The maquila scheme (later supplemented by the terms of NAFTA) supposed that manufacturers and suppliers would locate on the Mexican side. As it turned out, less labor-intensive suppliers preferred to do business on the US side of the border, which they saw as a more congenial, predictable, and safe business environment.
These two unplanned developments had two consequences. Instead of generating (for example) one delivery truck trip per week, each maquiladora locating in the Mexican city generated four truck trips per day. Due to the locations of suppliers and distributors, a much higher than expected percentage of these trips involve border crossings.
Now, each vehicle crossing the border must deal with Mexican Customs, US Homeland Security (Immigration and Customs), and truck safety inspection. At least three separate stops. Aerial photos of the crossing point, e.g., this one at Mapquest, or Figure 2 of the EPA report "Truck Stop Electrification and Anti-Idling as a Diesel Emissions Reduction Strategy at U.S.-Mexico Ports of Entry," show immense queues. The costs of the trips – what with the delays in crossing – include driver and government inspector salaries, depreciation and wasted fuel as trucks idle for hours.

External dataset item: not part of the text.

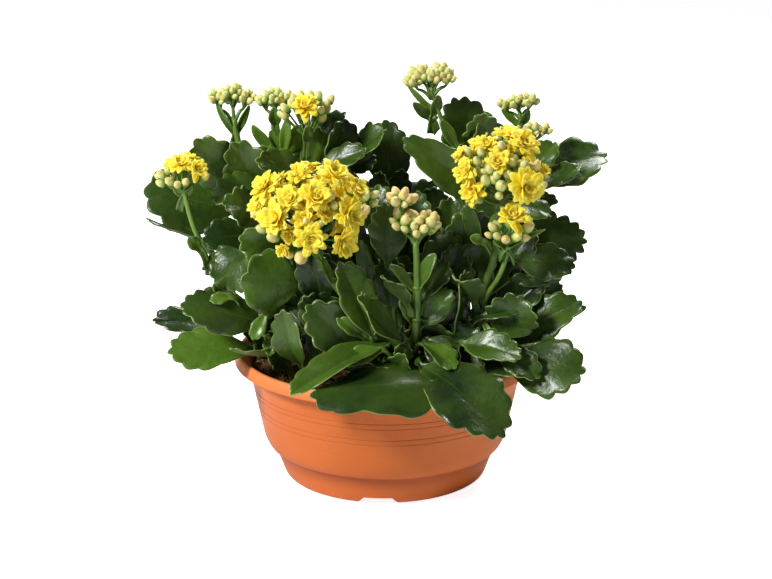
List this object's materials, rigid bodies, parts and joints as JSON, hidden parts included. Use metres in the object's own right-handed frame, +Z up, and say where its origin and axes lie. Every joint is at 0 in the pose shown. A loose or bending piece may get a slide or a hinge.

A full and realistic accounting of the costs must also mention the frustration of tourists who are crowded off the highway by trucks, or who are delayed in reaching their cross-border destinations, or who are so discouraged that they stay home, or vacation and shop elsewhere.
The companies are now asking for expansion of the existing border crossings, and construction of a new crossing. The state transportation commissions on both sides of the border are eager to pour more concrete, and thus increase their budgets and influence. The state and city governments want to accommodate the maquila firms, because they’re afraid that otherwise the firms will relocate to other border towns with more malleable local governments.
Let’s face four blunt facts:
- We pay taxes to build roads and amenities that benefit everyone, or at least a broad swath of the population. When a road brings us free-spending tourists, that’s a legitimate reason to spend tax money on roads. When the road just brings supplies to a handful of companies – and crowds out the tourists – it’s not a legitimate public expense.
- From an economic development perspective, we’d rather have the companies build warehouses. The warehouses are taxable infrastructure that, as ìimproved real estate,î will still be there if the company ever folds or leaves the region. Far preferable to JIT delivery, which doesn’t contribute to the tax base and in fact takes from it.
- Companies are backing away from JIT anyway, either abandoning it or going to hybrid supply chains. Even when the main trunk roads are not congested, local city streets are congested. Unpredictable traffic jams mean that true JIT is impossible.
- The companies are not likely to move away.
Why won’t they move away? Ironically, the crossing expansion was being discussed at a local college that was preparing to turn out an increased number of logistics graduates to work in the maquilas. The maquilas told the college that they wanted the expanded border crossings, but that their greatest need was for qualified graduates. The maquilas on the Mexican side need logistics and manufacturing experts; the higher-tech suppliers on the US side need engineers.
I should mention also that the city on the US side (where the college is located) boasts a quality of life that far exceeds the QOL of any comparable border city. In other words, qualified graduates want to live and work here.
As Richard Florida writes – and as proven by Intel’s empty threats to leave Oregon – when the knowledge workforce is highly qualified and highly entrenched, the companies are stuck. In the case of our twin cities, the college will turn out the qualified, entrenched grads that will keep the companies here, regardless of whether border crossings are expanded.
Is more concrete and more crossing guards the best investment for the US state that is in a budget crisis and has many pressing expenditure opportunities elsewhere? Are the twin cities and their respective states ready to call the bluff of the maquila firms? Would expanded border crossings lay unused when the companies finally abandon Just-in-Time anyway? How long will it be before streamlined Homeland Security procedures, and elimination of safety inspection for Mexican trucks entering the US, decrease waiting times at existing crossing points?
It’s hard to fault the companies for asking for all they can get from the local governments. It’s hard to fault the transportation commissions from trying to increase their influence and maintain their budgets. It’s not surprising that the maquilas are better negotiators than underpaid local economic development officials. All that does not change the fact that we have a problem.
The problem is that we do not know how to jointly plan and allocate private costs and public costs.
The problem is that we don’t know how to incentivize private companies or state agencies to keep the public interest in mind. As a professor, I must say the problem is that we teach corporate finance and public finance in separate silos, and fail to teach multiple companies and agencies how to coordinate with each other.
Until we teach system tools instead of tools for suboptimizing, we’ll see unnecessary concrete poured. Until we teach a realistic view of the business-government interface, we’ll see more public investment diverted for private gain. We won’t know whether economic development initiatives "work" or not.